Krivit: That wasn't actually my question, my question was D-Pd systems, with deuterium. I have a report of a neutron activation analysis from a Fleischmann-Pons system, performed at the University of Texas, which showed transmutations, isotopic shifts. Are you familiar with this one? It's "Trace elements added to palladium by electrolysis in heavy water." It introduces about 10 MeV.

Hagelstein: Who is the author or group?

Krivit: Here is your copy.

[Hagelstein glances at the paper, looks back and forth, no more response is shown, video fades out.]

----------------
One of the EPRI papers has the title Krivit gave, and he hosts a copy of it, the direct URL is
http://my.epri.com/portal/server.pt?Abstract_id=TP-108743

Krivit's comment that "it introduces about 10 MeV" seems to be about an estimate in the paper of what might be contributed to energy by fission of Pd-108, per atom of Pd-108 lost, this was not an experimental result.
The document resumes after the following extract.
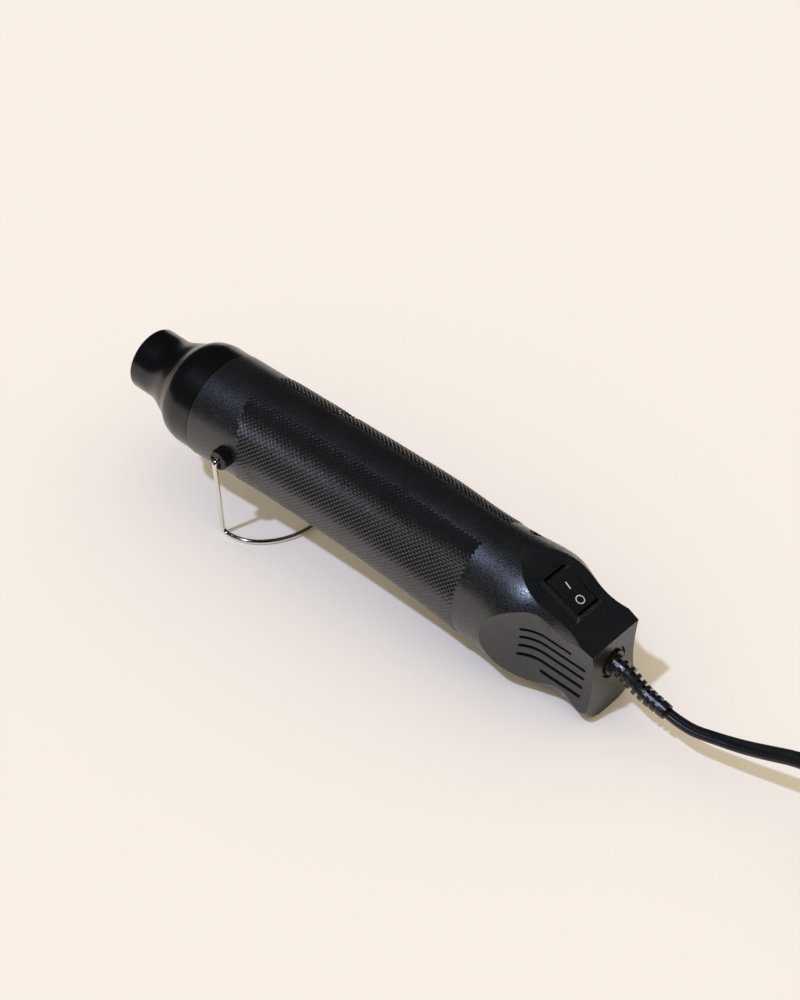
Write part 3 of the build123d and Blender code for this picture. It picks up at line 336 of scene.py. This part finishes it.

How this would affect the overall heat/helium ratio is radically unclear, since helium wasn't reported. If Pd fission was taking place, whether caused by neutron absorption or through secondary reactions or through BEC fusion with palladium, the effect this would have on the heat/helium ratio would depend on how common the fission was compared to whatever is producing helium. The 10 MeV figure in the paper is *not* the contribution expected from this fission to heat/helium ratio. Krivit thinks the paper is saying something that it isn't.

The investigators were Bush and Lagowski.